■ Task description ■
Exactly the lines from the one with "const round = new THREE.Group();" to the one with "cad_parts[node].hide_render = cad_parts[node].hide_viewport", both included, are to be printed again; leave out the rest.

■ Stored data ■
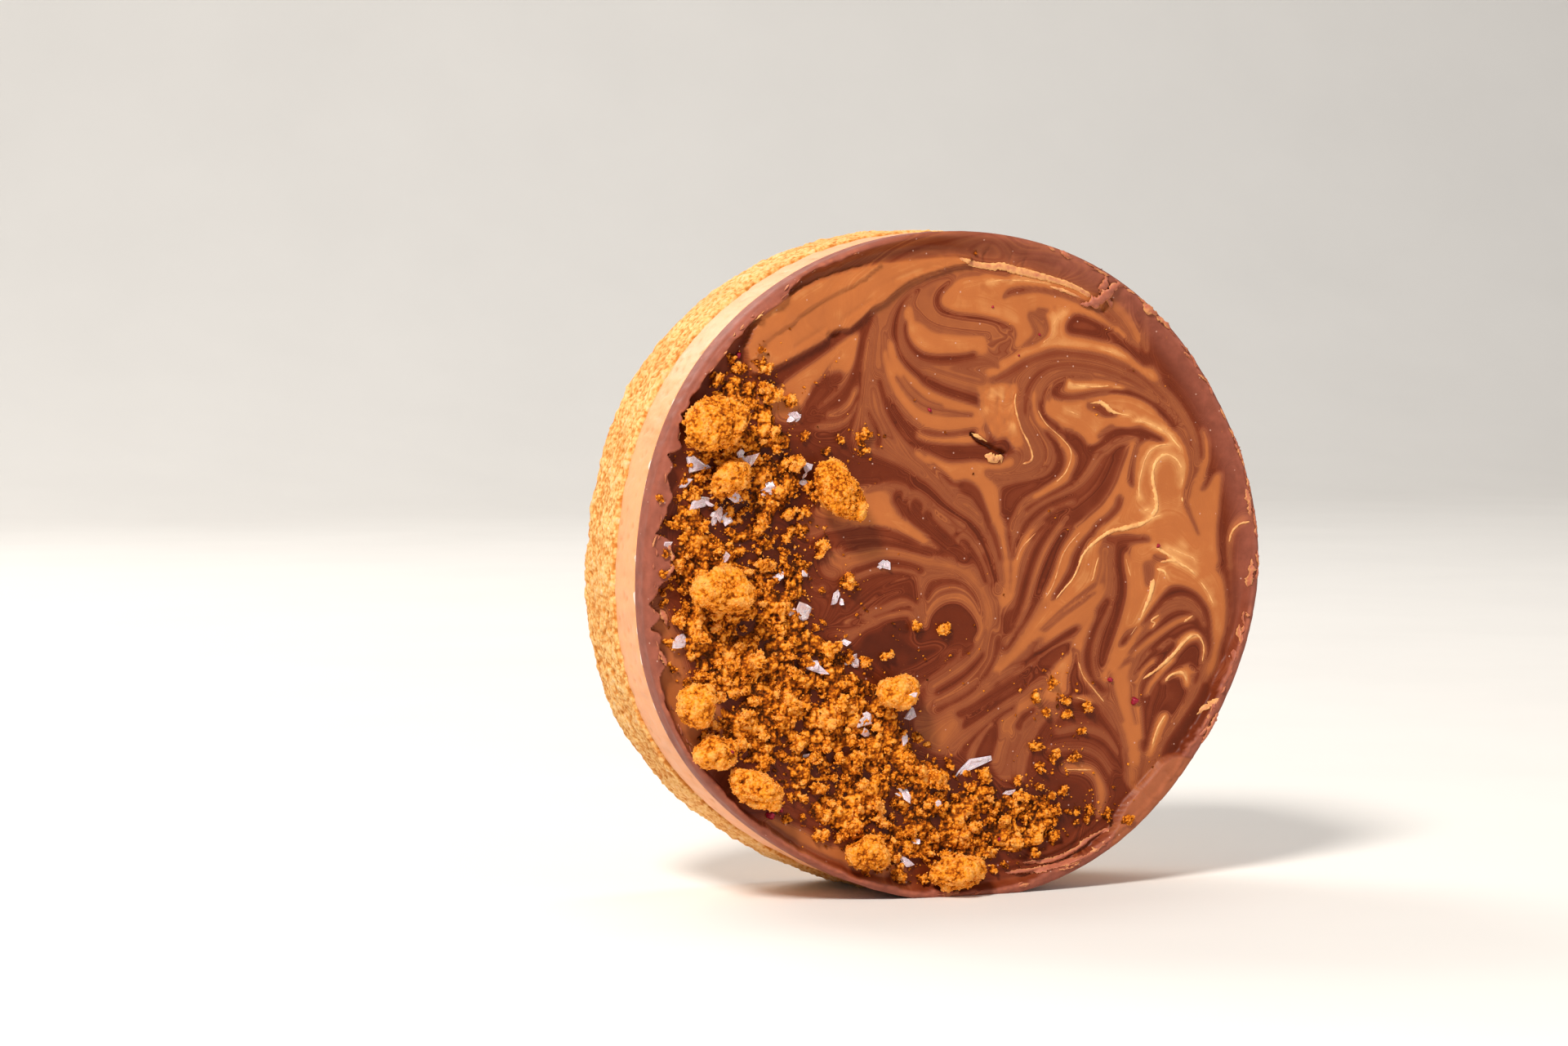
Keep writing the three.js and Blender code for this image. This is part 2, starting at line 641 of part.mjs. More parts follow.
const saltSolids = (flakes, surface) =>
  flakes.map((flake) => {
    return solidOf(setDown(saltFlake(flake, random), flake.x, flake.z, surface, SALT_THICKNESS / 2));
  });

function strayCrumbs() {
  const placed = [];
  for (const group of STRAYS) {
    for (let i = 0; i < group.count; i++) {
      const size = mix(STRAY_SIZES.largest, STRAY_SIZES.smallest, i / group.count);
      const x = group.x + group.spread * (2 * random() - 1);
      const z = group.z + group.spread * (2 * random() - 1);
      if (free(x, z, size + RESTING_GAP) && !inCrescent(x, z)) {
        placed.push(solidOf(setDown(grain(size, random), x, z, faceDepth, STRAY_SINK * size)));
      }
    }
  }
  return placed;
}

const crescentSalt = saltSolids(SALT_ON_CRUMBS, inFrontOfCore);
const crescentPieces = [solidOf(crescentCore()), ...crumbSolids, ...crescentSalt];
const shavings = SHAVINGS.map((row) => solidOf(shaving(row, random)));
const faceSalt = saltSolids(SALT_ON_CHOCOLATE, faceDepth);
const chocolatePieces = [solidOf(chocolateTop()), ...shavings, ...strayCrumbs(), ...faceSalt];

const round = new THREE.Group();
round.position.set(SIT.x, SIT.y, CENTRE_HEIGHT);

function addNode(name, solid, material) {
  const mesh = new THREE.Mesh(geometryOf(largestBody(solid)), material);
  mesh.name = name;
  round.add(mesh);
}

addNode("shortbread_base", standing(solidOf(shortbreadBase())), MATERIALS.shortbread);
addNode("caramel_layer", standing(solidOf(caramelLayer())), MATERIALS.caramel);
addNode("chocolate_top", standing(joined(chocolatePieces)), MATERIALS.chocolate);
addNode("crumb_crescent", joined(crescentPieces), MATERIALS.crumb);
lumps.forEach((solid, i) => addNode(`crumb_lump_${i + 1}`, solid, MATERIALS.crumb));

const part = new THREE.Group();
part.add(round);

export default part;
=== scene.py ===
import math
from types import SimpleNamespace

import bpy
import numpy as np
from bpy.props import FloatProperty, FloatVectorProperty, IntProperty, PointerProperty
from mathutils import Matrix, Vector
from mathutils.bvhtree import BVHTree


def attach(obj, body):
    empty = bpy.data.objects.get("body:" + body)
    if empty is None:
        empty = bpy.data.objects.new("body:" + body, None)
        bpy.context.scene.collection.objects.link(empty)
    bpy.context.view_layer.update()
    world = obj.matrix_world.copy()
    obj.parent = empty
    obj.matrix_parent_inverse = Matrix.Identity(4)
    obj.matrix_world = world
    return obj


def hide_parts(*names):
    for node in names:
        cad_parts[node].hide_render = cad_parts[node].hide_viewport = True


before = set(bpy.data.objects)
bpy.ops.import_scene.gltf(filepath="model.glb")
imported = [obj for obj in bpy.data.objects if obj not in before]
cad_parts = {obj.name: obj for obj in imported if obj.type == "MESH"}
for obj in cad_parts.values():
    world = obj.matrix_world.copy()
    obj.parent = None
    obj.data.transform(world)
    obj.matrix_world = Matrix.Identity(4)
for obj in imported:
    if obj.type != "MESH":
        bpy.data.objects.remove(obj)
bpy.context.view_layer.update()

bl_info = {
    "name": "Caramel Shortbread Round",
    "version": (1, 0, 0),
    "blender": (4, 5, 0),
    "location": "3D View > Sidebar > Shortbread",
    "description": "Dresses a caramel shortbread round: marbled chocolate, caramel, biscuit and crumbs",
    "category": "Object",
}

# Lengths in this file are in millimetres, in the disc's own frame: x to the right, z up, from the disc's
# centre, and y backwards from the plane of the chocolate's rim. MeshMaker turns them into the scene's metres.

MM = 0.001
RADIUS = 40.0
CHOCOLATE_THICKNESS = 3.8
CARAMEL_THICKNESS = 6.9
SHORTBREAD_THICKNESS = 10.8
LAYER_GAP = 0.1
FOOT_HALF_WIDTH = 6.5
CENTRE_HEIGHT = math.sqrt(RADIUS**2 - FOOT_HALF_WIDTH**2)
SIT = (-0.2, -8.83)
CENTRE = (*SIT, CENTRE_HEIGHT)  # the disc's centre in the scene
WIDEST = 41.0  # no point of the round lies farther out
POOL_DEPTH = 1.4  # of the marbled face behind the rim
GOUGE_DEPTH = 0.7
LIP_HEIGHT = 0.2  # of the torn edge along the inside of the rim
RIM_ROUNDING = (0.5, 0.3)  # width and depth of the chocolate's rounded outer edge
WORN_ROUNDING = (0.9, 0.8)  # the same at the left, where the edge is worn
BACK_ROUNDING = 2.2  # of the shortbread's rear edge
CARAMEL_FRONT = CHOCOLATE_THICKNESS + LAYER_GAP
CARAMEL_BACK = CARAMEL_FRONT + CARAMEL_THICKNESS
BASE_FRONT = CARAMEL_BACK + LAYER_GAP
BASE_BACK = BASE_FRONT + SHORTBREAD_THICKNESS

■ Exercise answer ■
const round = new THREE.Group();
round.position.set(SIT.x, SIT.y, CENTRE_HEIGHT);

function addNode(name, solid, material) {
  const mesh = new THREE.Mesh(geometryOf(largestBody(solid)), material);
  mesh.name = name;
  round.add(mesh);
}

addNode("shortbread_base", standing(solidOf(shortbreadBase())), MATERIALS.shortbread);
addNode("caramel_layer", standing(solidOf(caramelLayer())), MATERIALS.caramel);
addNode("chocolate_top", standing(joined(chocolatePieces)), MATERIALS.chocolate);
addNode("crumb_crescent", joined(crescentPieces), MATERIALS.crumb);
lumps.forEach((solid, i) => addNode(`crumb_lump_${i + 1}`, solid, MATERIALS.crumb));

const part = new THREE.Group();
part.add(round);

export default part;
=== scene.py ===
import math
from types import SimpleNamespace

import bpy
import numpy as np
from bpy.props import FloatProperty, FloatVectorProperty, IntProperty, PointerProperty
from mathutils import Matrix, Vector
from mathutils.bvhtree import BVHTree


def attach(obj, body):
    empty = bpy.data.objects.get("body:" + body)
    if empty is None:
        empty = bpy.data.objects.new("body:" + body, None)
        bpy.context.scene.collection.objects.link(empty)
    bpy.context.view_layer.update()
    world = obj.matrix_world.copy()
    obj.parent = empty
    obj.matrix_parent_inverse = Matrix.Identity(4)
    obj.matrix_world = world
    return obj


def hide_parts(*names):
    for node in names:
        cad_parts[node].hide_render = cad_parts[node].hide_viewport = True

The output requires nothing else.